** begin Source material **
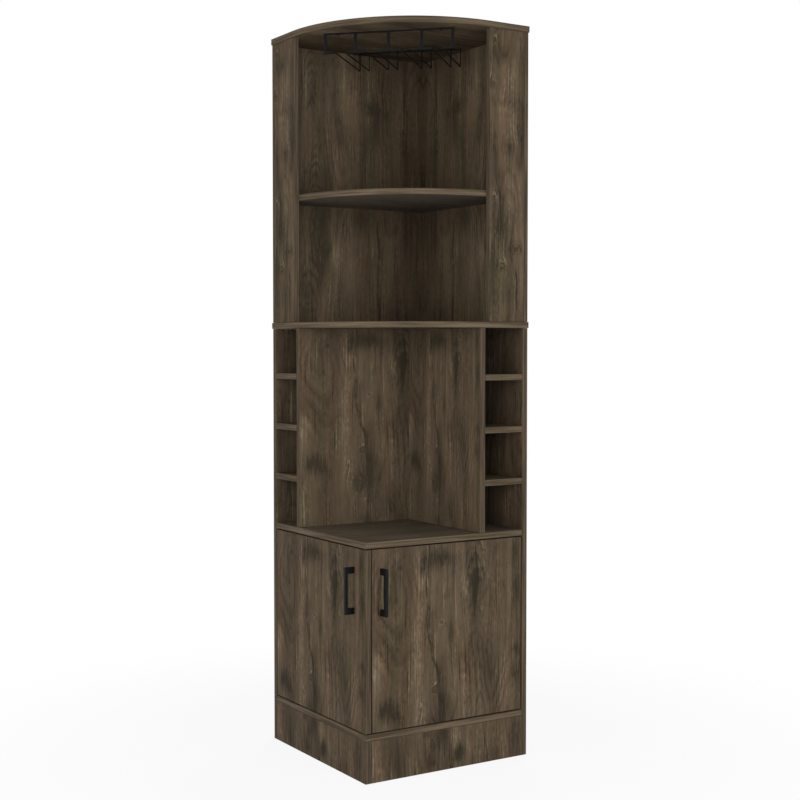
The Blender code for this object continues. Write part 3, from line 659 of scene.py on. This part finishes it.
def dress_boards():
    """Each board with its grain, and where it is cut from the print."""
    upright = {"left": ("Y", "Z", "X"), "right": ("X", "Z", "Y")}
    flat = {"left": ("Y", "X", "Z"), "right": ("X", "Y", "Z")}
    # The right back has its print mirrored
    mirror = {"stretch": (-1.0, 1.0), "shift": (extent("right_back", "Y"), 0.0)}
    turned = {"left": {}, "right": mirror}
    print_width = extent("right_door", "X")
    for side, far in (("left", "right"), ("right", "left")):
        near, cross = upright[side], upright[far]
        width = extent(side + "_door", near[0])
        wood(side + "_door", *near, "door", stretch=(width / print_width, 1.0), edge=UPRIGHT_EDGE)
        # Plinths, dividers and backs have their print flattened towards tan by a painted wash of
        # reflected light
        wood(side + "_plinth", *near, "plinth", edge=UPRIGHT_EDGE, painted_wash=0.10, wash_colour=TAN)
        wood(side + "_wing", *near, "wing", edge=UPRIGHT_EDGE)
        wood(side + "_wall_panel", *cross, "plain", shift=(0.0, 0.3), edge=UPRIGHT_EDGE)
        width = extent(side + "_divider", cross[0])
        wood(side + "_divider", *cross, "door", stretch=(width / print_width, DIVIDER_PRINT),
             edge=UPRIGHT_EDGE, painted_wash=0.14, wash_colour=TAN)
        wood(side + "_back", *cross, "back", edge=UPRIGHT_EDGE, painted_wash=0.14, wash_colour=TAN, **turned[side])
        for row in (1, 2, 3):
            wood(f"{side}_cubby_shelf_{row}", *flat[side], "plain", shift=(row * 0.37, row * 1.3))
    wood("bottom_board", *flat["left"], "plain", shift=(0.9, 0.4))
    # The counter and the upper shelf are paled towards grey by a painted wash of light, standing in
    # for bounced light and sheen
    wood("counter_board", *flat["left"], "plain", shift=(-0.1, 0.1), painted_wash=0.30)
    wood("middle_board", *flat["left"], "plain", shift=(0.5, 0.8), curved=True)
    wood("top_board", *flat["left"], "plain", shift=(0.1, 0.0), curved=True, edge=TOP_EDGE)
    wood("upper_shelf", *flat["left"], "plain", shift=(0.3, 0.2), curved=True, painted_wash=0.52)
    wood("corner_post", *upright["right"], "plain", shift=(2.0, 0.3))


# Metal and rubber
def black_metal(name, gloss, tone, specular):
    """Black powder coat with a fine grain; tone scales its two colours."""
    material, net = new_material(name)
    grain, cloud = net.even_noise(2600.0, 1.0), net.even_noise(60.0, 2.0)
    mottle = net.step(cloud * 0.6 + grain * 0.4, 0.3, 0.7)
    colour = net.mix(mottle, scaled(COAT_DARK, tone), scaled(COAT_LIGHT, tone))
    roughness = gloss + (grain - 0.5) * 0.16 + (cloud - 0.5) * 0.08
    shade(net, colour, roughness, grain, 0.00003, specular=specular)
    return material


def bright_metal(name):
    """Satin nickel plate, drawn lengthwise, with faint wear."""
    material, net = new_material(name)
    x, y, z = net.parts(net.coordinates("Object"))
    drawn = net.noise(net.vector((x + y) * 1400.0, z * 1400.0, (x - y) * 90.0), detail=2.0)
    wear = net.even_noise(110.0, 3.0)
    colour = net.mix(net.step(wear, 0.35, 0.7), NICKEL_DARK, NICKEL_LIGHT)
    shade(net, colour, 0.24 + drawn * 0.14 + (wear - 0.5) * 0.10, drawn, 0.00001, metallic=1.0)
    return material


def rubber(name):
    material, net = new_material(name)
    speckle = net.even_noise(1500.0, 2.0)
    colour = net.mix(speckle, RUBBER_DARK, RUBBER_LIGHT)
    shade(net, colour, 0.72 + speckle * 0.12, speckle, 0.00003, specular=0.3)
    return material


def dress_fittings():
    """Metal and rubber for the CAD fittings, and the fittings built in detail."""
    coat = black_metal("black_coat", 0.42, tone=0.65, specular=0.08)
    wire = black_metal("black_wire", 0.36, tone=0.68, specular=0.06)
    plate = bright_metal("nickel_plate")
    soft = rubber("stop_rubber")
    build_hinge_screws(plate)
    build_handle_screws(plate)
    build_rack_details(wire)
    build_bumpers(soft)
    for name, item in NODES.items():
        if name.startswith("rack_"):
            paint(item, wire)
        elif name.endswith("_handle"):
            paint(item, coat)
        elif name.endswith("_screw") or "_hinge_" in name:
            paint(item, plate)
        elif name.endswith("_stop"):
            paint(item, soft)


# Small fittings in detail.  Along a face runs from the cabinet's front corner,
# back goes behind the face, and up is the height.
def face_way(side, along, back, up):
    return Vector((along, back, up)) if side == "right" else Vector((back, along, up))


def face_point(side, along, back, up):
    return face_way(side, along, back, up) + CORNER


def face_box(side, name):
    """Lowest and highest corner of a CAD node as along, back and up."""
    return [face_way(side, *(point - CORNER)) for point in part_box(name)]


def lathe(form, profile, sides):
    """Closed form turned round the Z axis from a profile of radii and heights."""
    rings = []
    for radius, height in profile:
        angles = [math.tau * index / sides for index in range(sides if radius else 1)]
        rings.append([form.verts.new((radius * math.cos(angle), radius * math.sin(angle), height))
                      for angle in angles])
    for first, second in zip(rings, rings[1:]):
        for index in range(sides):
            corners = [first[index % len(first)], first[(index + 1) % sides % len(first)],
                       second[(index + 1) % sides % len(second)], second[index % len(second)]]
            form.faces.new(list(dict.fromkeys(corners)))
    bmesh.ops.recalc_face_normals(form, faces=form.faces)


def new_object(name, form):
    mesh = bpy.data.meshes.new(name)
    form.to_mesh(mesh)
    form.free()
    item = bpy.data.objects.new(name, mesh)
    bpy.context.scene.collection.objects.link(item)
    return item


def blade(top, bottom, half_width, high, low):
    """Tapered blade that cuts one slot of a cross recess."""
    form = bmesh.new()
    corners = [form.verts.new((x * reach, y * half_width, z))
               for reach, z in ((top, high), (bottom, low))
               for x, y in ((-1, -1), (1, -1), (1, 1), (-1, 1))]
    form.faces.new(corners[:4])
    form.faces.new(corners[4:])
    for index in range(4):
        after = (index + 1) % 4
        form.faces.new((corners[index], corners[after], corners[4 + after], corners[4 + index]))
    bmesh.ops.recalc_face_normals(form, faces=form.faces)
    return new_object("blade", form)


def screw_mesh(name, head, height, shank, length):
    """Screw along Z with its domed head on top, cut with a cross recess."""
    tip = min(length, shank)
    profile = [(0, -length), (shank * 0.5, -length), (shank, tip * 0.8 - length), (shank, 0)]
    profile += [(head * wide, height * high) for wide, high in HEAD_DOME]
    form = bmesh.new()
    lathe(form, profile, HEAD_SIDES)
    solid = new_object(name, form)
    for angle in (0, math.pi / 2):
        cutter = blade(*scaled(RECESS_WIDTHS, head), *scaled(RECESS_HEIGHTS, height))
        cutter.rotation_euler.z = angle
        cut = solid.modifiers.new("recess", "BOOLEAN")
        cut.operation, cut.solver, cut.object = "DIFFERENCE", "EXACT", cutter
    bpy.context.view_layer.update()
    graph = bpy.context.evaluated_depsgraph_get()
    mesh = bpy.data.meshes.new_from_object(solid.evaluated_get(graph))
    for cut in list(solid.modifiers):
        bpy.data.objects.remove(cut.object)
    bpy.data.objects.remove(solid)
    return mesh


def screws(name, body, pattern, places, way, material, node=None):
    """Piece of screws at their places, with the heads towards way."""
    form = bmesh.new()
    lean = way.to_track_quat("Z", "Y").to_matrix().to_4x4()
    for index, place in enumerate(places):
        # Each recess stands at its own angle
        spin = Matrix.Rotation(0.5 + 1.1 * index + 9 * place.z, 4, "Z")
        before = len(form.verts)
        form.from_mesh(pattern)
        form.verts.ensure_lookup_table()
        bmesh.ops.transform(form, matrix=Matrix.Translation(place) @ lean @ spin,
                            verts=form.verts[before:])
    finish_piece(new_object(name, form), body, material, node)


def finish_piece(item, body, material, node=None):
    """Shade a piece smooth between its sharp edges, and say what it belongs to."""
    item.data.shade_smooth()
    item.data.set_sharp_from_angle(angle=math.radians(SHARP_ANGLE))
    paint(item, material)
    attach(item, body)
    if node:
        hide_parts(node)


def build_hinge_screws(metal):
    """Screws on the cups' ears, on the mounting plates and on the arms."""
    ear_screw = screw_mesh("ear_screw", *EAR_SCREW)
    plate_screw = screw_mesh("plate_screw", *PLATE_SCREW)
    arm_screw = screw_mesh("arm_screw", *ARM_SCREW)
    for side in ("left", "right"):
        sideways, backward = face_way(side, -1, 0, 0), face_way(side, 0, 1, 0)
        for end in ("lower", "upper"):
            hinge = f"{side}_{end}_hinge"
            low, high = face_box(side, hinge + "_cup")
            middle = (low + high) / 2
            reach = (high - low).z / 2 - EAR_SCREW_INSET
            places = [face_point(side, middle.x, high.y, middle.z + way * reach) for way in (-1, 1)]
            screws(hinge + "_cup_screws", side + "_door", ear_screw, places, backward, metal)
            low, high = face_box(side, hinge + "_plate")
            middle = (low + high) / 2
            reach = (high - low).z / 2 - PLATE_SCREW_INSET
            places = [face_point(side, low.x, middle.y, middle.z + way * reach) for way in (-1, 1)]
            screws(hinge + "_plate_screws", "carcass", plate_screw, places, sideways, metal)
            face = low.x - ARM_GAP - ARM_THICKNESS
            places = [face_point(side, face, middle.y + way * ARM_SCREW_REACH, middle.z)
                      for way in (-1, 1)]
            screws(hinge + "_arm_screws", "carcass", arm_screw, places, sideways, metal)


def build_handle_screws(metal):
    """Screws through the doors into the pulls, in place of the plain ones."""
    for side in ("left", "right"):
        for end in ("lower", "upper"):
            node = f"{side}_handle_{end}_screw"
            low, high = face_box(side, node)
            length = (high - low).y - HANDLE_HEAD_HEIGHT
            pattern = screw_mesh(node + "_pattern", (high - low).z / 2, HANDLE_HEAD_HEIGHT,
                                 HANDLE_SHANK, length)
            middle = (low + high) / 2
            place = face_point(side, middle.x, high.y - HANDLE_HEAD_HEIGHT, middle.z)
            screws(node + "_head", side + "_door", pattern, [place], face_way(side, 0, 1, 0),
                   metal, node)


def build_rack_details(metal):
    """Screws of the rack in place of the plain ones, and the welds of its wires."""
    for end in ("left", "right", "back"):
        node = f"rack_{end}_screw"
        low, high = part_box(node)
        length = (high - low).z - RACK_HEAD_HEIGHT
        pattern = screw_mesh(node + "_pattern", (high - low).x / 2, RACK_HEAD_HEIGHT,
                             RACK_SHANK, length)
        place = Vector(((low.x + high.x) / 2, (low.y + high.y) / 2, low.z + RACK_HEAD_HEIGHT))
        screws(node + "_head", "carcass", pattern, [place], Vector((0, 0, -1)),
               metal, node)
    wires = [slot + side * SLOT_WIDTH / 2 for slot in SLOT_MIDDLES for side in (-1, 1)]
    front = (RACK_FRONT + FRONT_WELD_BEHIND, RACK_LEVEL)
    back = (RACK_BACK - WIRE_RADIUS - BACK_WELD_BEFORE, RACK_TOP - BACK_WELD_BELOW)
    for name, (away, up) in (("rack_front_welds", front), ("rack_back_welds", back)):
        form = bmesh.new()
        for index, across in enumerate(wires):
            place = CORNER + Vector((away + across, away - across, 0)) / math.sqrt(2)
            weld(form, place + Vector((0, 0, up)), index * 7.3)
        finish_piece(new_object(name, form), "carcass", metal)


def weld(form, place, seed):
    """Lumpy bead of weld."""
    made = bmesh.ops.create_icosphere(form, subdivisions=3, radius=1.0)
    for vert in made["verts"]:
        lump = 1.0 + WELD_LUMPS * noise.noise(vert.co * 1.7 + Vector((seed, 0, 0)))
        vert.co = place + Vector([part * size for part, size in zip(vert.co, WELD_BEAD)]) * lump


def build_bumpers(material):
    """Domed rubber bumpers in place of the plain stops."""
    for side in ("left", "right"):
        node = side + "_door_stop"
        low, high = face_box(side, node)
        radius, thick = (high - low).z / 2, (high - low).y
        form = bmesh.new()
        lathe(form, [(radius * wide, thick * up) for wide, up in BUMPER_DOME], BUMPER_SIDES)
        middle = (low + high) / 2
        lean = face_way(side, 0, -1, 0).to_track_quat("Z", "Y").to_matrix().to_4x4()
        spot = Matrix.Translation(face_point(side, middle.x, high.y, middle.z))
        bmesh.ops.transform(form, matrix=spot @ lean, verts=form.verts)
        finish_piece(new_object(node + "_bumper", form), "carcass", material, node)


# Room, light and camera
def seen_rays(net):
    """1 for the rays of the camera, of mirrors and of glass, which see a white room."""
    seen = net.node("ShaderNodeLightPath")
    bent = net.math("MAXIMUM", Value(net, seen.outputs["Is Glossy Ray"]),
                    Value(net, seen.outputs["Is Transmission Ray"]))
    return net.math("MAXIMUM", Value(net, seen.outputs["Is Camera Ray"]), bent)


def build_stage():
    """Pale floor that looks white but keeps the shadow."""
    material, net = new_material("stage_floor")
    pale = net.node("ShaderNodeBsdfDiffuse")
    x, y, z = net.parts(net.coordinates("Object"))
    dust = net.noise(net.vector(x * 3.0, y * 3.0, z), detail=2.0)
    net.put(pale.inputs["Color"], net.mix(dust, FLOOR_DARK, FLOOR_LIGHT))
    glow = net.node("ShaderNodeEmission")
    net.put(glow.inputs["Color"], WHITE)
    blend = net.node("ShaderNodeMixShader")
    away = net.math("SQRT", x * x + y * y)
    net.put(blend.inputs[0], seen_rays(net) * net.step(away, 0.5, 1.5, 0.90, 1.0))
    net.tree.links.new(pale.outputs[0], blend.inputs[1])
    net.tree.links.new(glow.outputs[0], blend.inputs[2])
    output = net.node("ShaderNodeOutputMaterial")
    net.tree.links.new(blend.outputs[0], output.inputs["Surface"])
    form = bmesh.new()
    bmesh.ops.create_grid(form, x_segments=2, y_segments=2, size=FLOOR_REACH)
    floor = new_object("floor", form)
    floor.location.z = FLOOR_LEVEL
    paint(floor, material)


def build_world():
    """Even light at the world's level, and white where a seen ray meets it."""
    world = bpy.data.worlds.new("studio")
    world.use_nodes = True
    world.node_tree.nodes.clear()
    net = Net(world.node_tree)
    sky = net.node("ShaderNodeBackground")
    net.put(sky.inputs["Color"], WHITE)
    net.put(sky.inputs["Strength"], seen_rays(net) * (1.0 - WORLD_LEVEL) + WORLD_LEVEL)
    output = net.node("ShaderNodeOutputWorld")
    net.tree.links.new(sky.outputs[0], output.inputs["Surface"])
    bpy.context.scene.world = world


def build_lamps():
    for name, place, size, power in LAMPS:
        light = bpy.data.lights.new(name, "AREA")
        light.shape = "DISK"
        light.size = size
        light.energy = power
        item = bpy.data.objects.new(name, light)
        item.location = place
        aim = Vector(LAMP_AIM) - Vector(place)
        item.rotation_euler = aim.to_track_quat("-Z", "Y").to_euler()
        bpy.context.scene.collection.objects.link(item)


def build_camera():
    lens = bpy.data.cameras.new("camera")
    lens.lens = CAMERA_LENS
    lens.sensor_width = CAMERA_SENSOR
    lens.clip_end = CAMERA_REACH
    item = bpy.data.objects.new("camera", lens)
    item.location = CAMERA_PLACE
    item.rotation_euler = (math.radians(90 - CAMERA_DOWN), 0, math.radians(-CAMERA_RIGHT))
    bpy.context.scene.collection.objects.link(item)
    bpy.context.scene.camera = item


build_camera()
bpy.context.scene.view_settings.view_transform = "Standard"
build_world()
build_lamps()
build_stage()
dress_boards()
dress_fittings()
** end Source material **
Task to complete:
Extract all lines from the data in which "scene" is found.

Response for this exercise:
The Blender code for this object continues. Write part 3, from line 659 of scene.py on. This part finishes it.
    bpy.context.scene.collection.objects.link(item)
    bpy.context.scene.world = world
        bpy.context.scene.collection.objects.link(item)
    bpy.context.scene.collection.objects.link(item)
    bpy.context.scene.camera = item
bpy.context.scene.view_settings.view_transform = "Standard"